Sibal, an ex Minister of India, calls the evidence of how Karti closed his accounts vindictiveness?!
See, it is not so easy in a democracy to simply shut someone down when he has the backing of an entire machinery! A machinery which runs deep in every department, group, University – in India and Abroad – and in think tanks and NGOs in every corner of the world.
You see, this machinery had been slighted in a big way by a small man – Modi – for 12 years when they worked hard around the world to put him out of circulation. He pulled through. But the “empire is and will strike back”!
It would have been so very easy for Modi if this was NOT a democracy and like the people suggest – he could have simply picked Karti Chidambaram and his father P. Chidambaram up and put in jail (Chidambaram, Tapuriah, Hassan Ali and Taufiq Gaffar: A Surreal Picture)!
Which Side are WE on?
When we shout out and want the PM to shut people – scoundrels and criminals – up for what everyone KNOWS were crimes but the battery of unscrupulous lawyers and a machinery of political ideologues are putting roadblocks in proving those so – then such people need to make a CHOICE! They must either be ready for dictatorship or work to nail those who thwart justice by using the very democracy that gives us all the right to question.

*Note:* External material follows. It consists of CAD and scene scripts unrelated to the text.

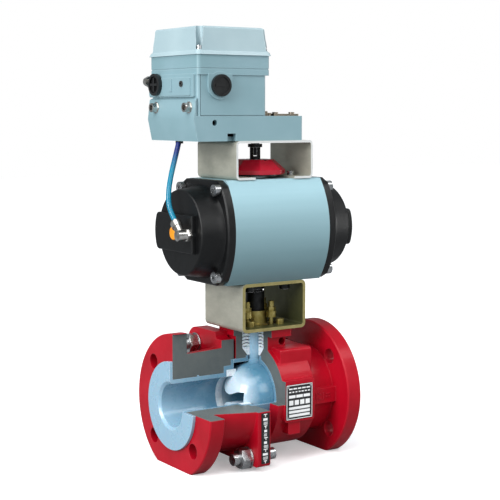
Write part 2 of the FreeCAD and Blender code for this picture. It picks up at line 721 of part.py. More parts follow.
def elbow_fitting():
    c = elbow_centre()
    body = join(rod_x(5.9, -CAP_BOSS_X, -99, PORT_Y, ACT_Z),
                hexagon(13, V(-CAP_BOSS_X - 5, PORT_Y, ACT_Z), X, 5),
                rod_x(4.6, ELBOW_X, -CAP_BOSS_X - 4, PORT_Y, ACT_Z),
                rod_x(6.2, ELBOW_X - 6, ELBOW_X + 6, PORT_Y, ACT_Z),
                rod(5.2, c, ELBOW_WAY, ELBOW_ARM))
    return less(body, rod(3.1, c + ELBOW_WAY * (ELBOW_ARM - 3), ELBOW_WAY, 10), rod_x(2.5, ELBOW_X, -98, PORT_Y, ACT_Z))


def tube_nut():
    start = elbow_centre() + ELBOW_WAY * ELBOW_ARM
    nut = join(rod(6.3, start, ELBOW_WAY, 6.5), rod(5.2, start + ELBOW_WAY * 6.5, ELBOW_WAY, 1.5))
    nut = nut.makeFillet(0.4, [e for e in nut.Edges if isinstance(e.Curve, Part.Circle)][:1])
    return less(nut, rod(3.1, start - ELBOW_WAY, ELBOW_WAY, 12))


TUBE_R = 3.0
TUBE_ROUTE = [elbow_centre() + ELBOW_WAY * 10, elbow_centre() + ELBOW_WAY * 25, V(-120.5, -6.3, 230.5),
              V(-118.3, -3.0, 248.0), V(-112.2, 1.0, 266.0), V(-104.5, 5.0, 284.5), V(-96.5, 9.8, 303.0)]


def air_tube():
    return tube_along(TUBE_ROUTE, TUBE_R)


# ---------------------------------------------------------------- upper bracket and indicator

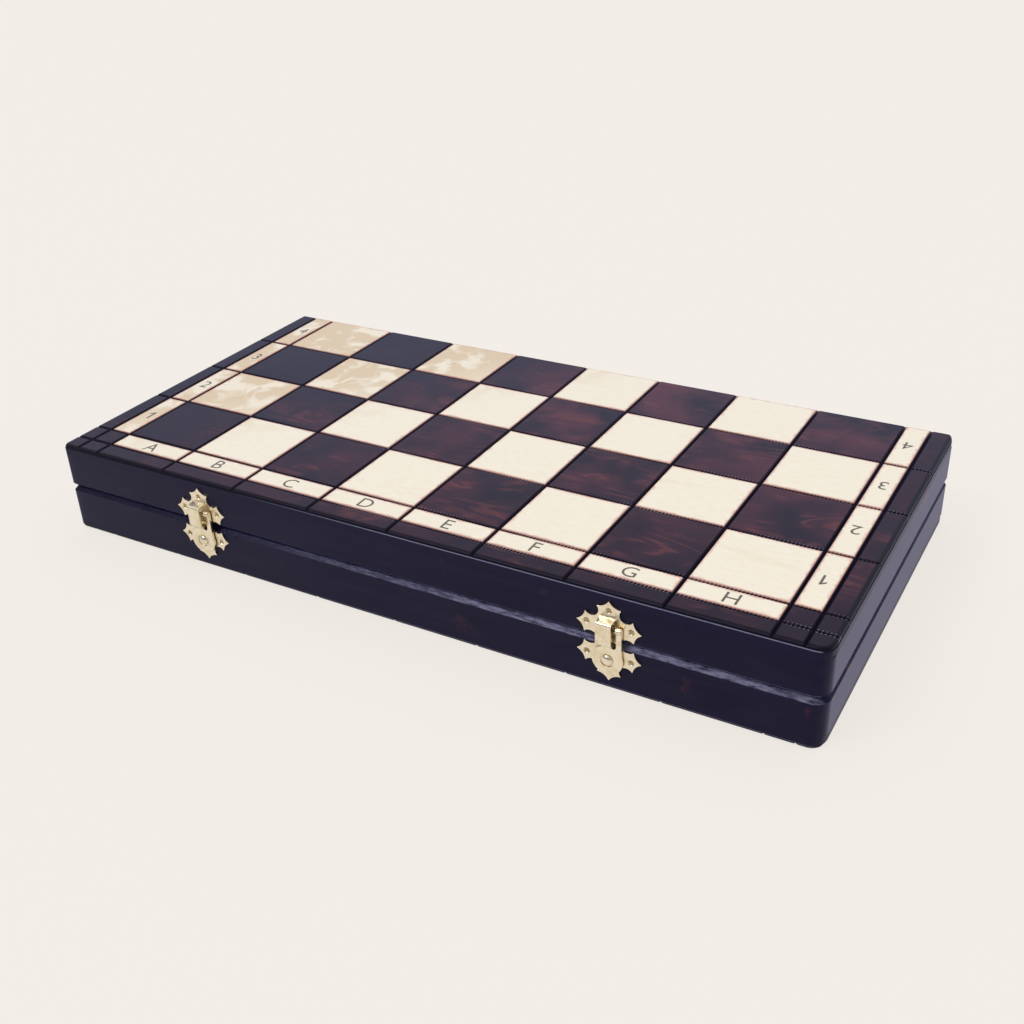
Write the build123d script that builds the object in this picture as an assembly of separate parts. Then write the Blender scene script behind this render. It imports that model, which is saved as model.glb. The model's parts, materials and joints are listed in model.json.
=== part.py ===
"""Folding chess box: two shallow wooden halves, hinged along one long edge.

Each half is a board panel with half of the chess board on its outside face, four
finger-jointed rails and a felt sheet inside. Two brass hinges join the halves at the
back, and two brass clasps hold them shut at the front: a hook turns on a rivet in the
lower half, and its nose slides into a folded keeper on the upper half.

Millimetres. +X runs along the files, -Y is the clasp side, +Z is up. The origin is the
middle of the bounding box, on the surface that the box stands on.
"""
import os
from math import cos, pi, sin

from build123d import *

# Board pattern
SQUARE = 39.0               # pitch of the squares
FILES = 8                   # squares along the length
RANKS_PER_HALF = 4          # squares across one half
LABEL_STRIP = 11.5          # strip for the letters and numbers
BORDER = 9.5                # plain strip outside the labels
GROOVE_WIDTH = 2.0          # V-groove between the squares, at the face
GROOVE_DEPTH = 1.3

# Wooden halves
PANEL_THICKNESS = 5.0
RAIL_HEIGHT = 16.5
RAIL_THICKNESS = 10.0
FINGERS = 3                 # fingers in the height of a rail
FRONT_CORNER_R = 6.0
BACK_CORNER_R = 3.0
EDGE_BEVEL = 1.6            # of a board panel's outer edge
EDGE_STEP = 0.3             # small step below it, in plan
RIM_CHAMFER = 1.7           # outer edge of a rail where the halves meet
RIM_GAP = 0.3               # between the closed rims
SEAM_GAP = 0.3              # between the back faces of the opened board
FELT_THICKNESS = 1.0
FELT_CLEARANCE = 0.4        # between the felt sheet and the rails

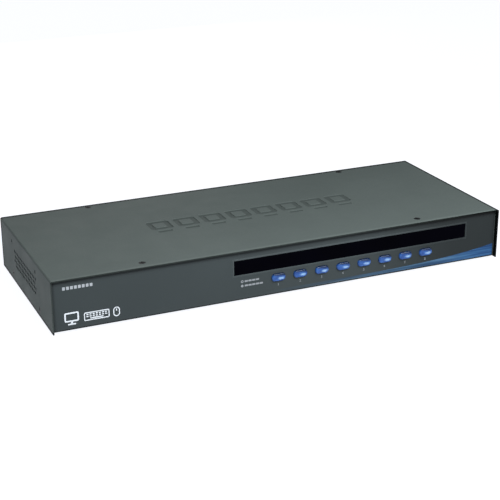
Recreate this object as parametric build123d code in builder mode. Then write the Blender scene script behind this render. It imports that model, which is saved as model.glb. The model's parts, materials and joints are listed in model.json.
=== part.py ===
"""Eight-port rack and desk KVM switch, one unit (1U) high.

Frame: +X to the right as seen from the front, +Y to the rear, +Z up.
The origin is on the surface that the feet stand on, under the middle of the whole object.
Every size is in millimetres.
"""
from build123d import *
import os

os.makedirs("parts", exist_ok=True)

# ---- case ----
CASE_WIDTH = 400.0
CASE_DEPTH = 160.0
CASE_HEIGHT = 44.0          # one rack unit, less the usual clearance
SHEET = 1.0                 # folded steel of the cover and the tray
BEND = 1.4                  # outside radius of a fold
FOOT_HEIGHT = 2.0
REAR_REACH = 5.0            # jack posts, behind the rear wall
SLIP = 0.2                  # clearance between cover and tray
PANEL_SETBACK = 3.0         # front face, behind the cover's front edge
OVERLAY = 0.5               # printed front sheet

# ---- front controls ----
PORT_COUNT = 8
BUTTON_PITCH = 19.8
CONTROLS_X = 59.8           # middle of the window and of the row of buttons
BUTTON_SIZE = (12.0, 6.4)
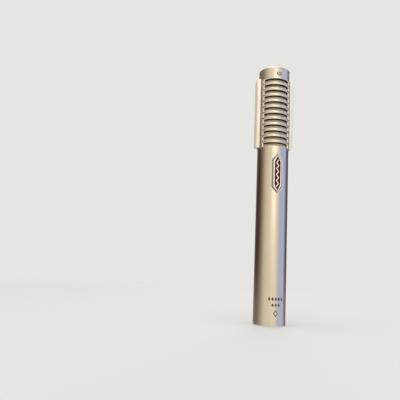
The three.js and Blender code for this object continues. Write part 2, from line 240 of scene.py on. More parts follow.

RIght to Question cannot and SHOULD NOT be an instrument to perpetuate crime but to get justice. When we criticize the Prime Minister – who is fighting the unscrupulous machinery embedded by the past regimes – while saying nothing of the ones who are putting roadblocks, then we are FIRMLY on the side of Crime. Not Justice!
The Choice is not for PM Modi to make. But ours to reflect and make. Which side are we on? Criminals or Ours. Because We, the People, can ONLY survive and thrive when Justice prevails. Despite the machinery! Rambos exist in movies and Dictators thrive where individual rights don’t. So, dear friends, not only Modi cannot – by law – put people behind the bars, he SHOULD NOT! For, that would mean the end of democracy! The question now only is – are we ready to fight for OUR democracy or not!